My schedule did not afford me time to see the sixth full-length Humana play for 2008, All Hail Hurricane Gordo by Carly Mensch.
As it does annually, the festival commissioned a set of playwrights to write short scenes to be performed by the intern company at Actors Theatre in two performances, one late on Friday evening and another at 10 a.m. on Sunday. There’s always a theme — this year it was sports, and the work was called Game On. (This year’s creators were Zakiyyah Alexander, Rolin Jones, Alice Tuan, Daryl Watson, Marisa Weigrzyn and Ken Weitzman, plus composer Jon Spurney.) The 90-minute showcase how felt very miscellaneous, but it was rendered with a lot of energy and good humor. Most of the work felt like audition material for Saturday Night Live: I was especially amused by two ultimate athletes who eventually snowboarded with other performers running by them with slalom gates and tree branches to simulate downhill action; in another funny piece, three young women played a set of 10-year-olds who terrorized the playground with their dominance of a tetherball game (their devices included extortion and pepper spray).

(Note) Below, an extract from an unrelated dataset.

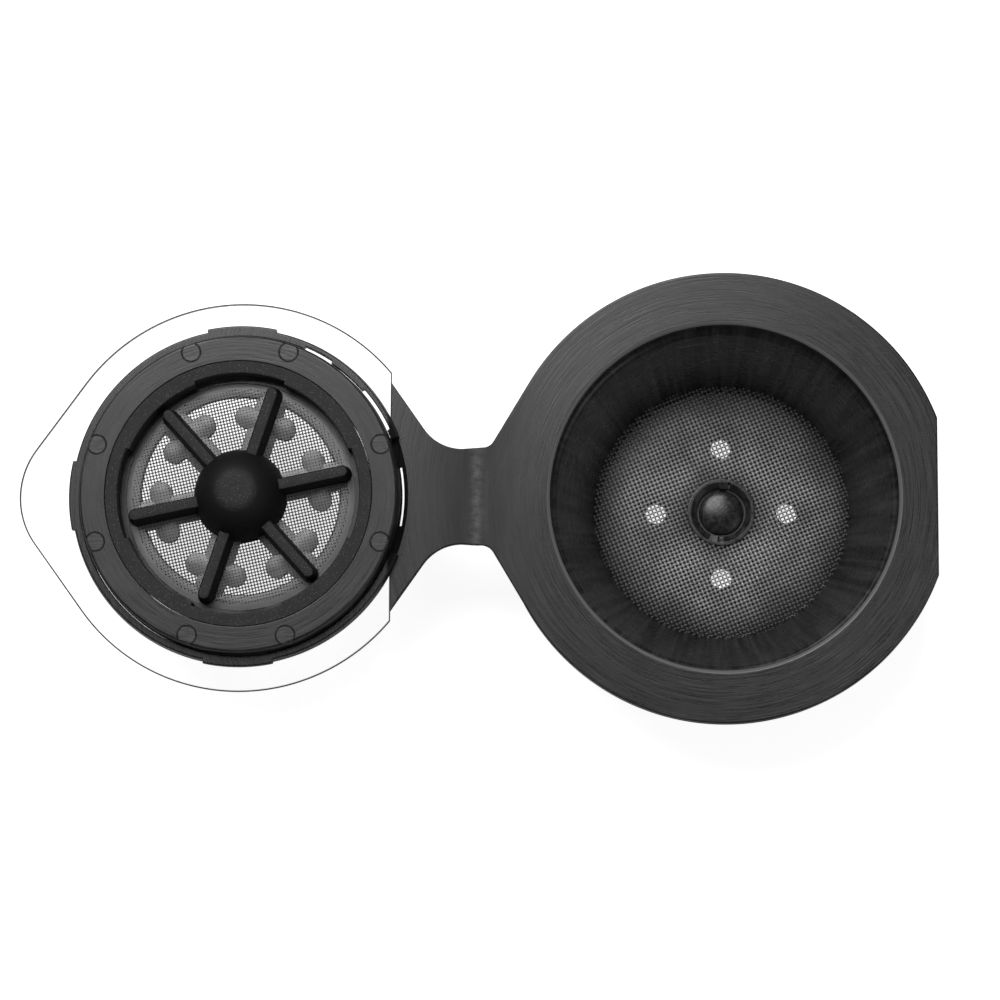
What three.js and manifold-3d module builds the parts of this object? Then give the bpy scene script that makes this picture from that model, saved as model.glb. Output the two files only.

One of the calling cards of the Humana Festival are 10-minute plays that are rounded up into a set for a Saturday evening performance. In Paris You Will Find Many Baguettes But Only One True Love by Michael Lew was a little comedy about two young women and a mime in Paris, a bit too predictable, but eventually charming. In One Short Sleepe by Naomi Wallace was the one serious piece, in which a young Lebanese student digs a grave and spins a web of connections between his own observations, what his sister saw and a war that has threatened both of them. Dead Right by Elaine Jarvik featured Dori Legg and veteran actor William McNulty (he’s also performed in Cincinnati for both the Playhouse and Ensemble Theatre) as a long-married couple who fall into a funny argument after reading the obituary of an acquaintance; the piece felt natural and real, but with a kind of warm humor that was very pleasant. Finally, Tongue, Tied by M. Thomas Cooper was a hilarious fantasy about two people (Emily Ackerman and Stephen Plunkett, from the cast of This Beautiful City) with sock puppets on each hand, adding four more oddball characters to their two-person encounter. The script was funny and the actors quite adroitly shifted from character to character.